What makes this revolutionary is that it proves this model of development not only works in a traditional solo play experience, but it also makes it better. As an example, Hitman has its main story missions, which can give you a really easy way to learn the levels. You can save and load at any time, which makes for a low-stakes challenge. But IO would also regularly push out Elusive Targets, where you would have to track down a random character who doesn’t show up on your map, and if you fail you don’t get another chance. You also can’t save or load in this mode, which gives you an opportunity to put all of your knowledge from playing the other, easier modes to use in a much more tense version of the same stages.
If IO did not release Elusive Targets once every couple of weeks, the core Hitman levels would feel cheap and lame. But using the standard missions as a launching point for a harder version of the game that pops us as a limited-time challenge, makes it so that you are always working toward something.
This is the future of single-player games.
Keeping players hooked
We’ve had live services in multiplayer for years, and regular content updates is something that a company like Blizzard has turned into a major feature for its Overwatch shooter and its Hearthstone digital card game. It’s also a part of what makes a game like Bungie’s online cooperative shooter Destiny so sticky for so many people. You start a game, and you come back daily or weekly to participate in events or to get certain items.

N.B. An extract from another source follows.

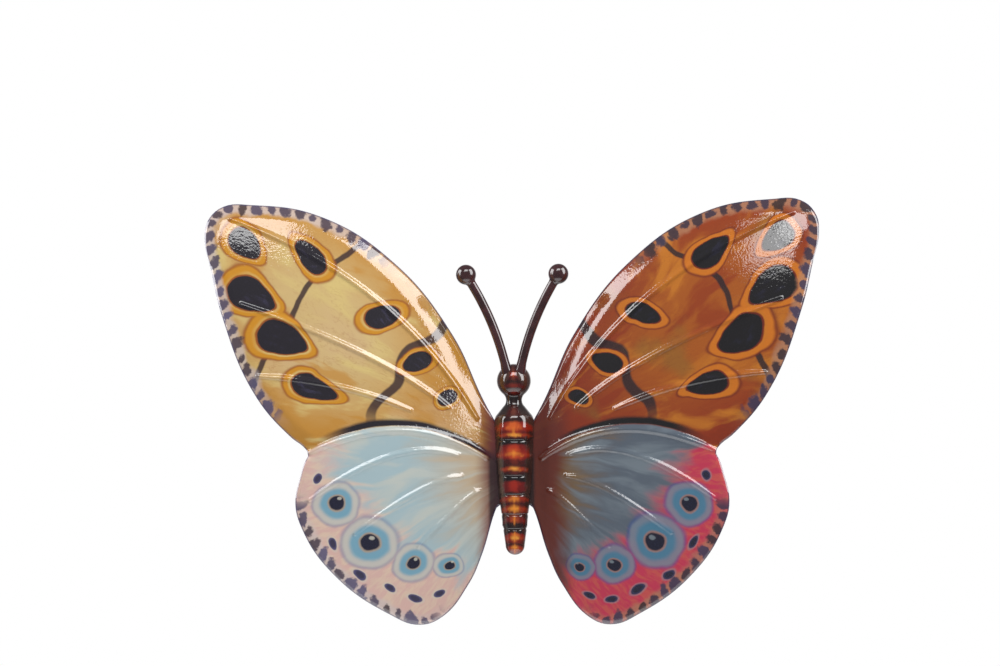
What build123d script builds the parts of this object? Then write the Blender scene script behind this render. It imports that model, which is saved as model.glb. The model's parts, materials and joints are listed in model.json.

Using this model, IO Interactive could have eventually built a Hitman that is around forever with no need for further sequels. The studio was planning season two, and I was fully looking forward to getting back into my habit of maxing out my mastery level in each stage and then hopping on a handful of the live challenges while waiting for a new Elusive Target.
Compare that to Final Fantasy XV, which was the fastest-selling game in the franchise’s history. That’s an incredibly impressive feat — especially for a series that has sold well for decades. But Final Fantasy XV is going to disappear from our active, daily lives soon. Square Enix developed the game over the course of an entire decade, and it is going to have a flash of success that will fade away quickly. Like other blockbusters, it might get another blip on our collective radar with its downloadable content, but it won’t engage a significant audience as part of an ongoing service the way something like Clash Royale does.
And the success of Overwatch and free-to-play mobile games suggests that a huge audience loves engaging with a live experience on a long-term basis instead of jumping from one release to the next.
So, why didn’t Hitman do better? Well, it was too early to answer this. Hitman was an experiment, and no one knew if it would work. Now that we know it does, several studios will probably follow its lead in the coming years. And developers that stand on IO’s shoulders can also spend time figuring out ways to maybe make their games better financial bets for publishers like Square Enix.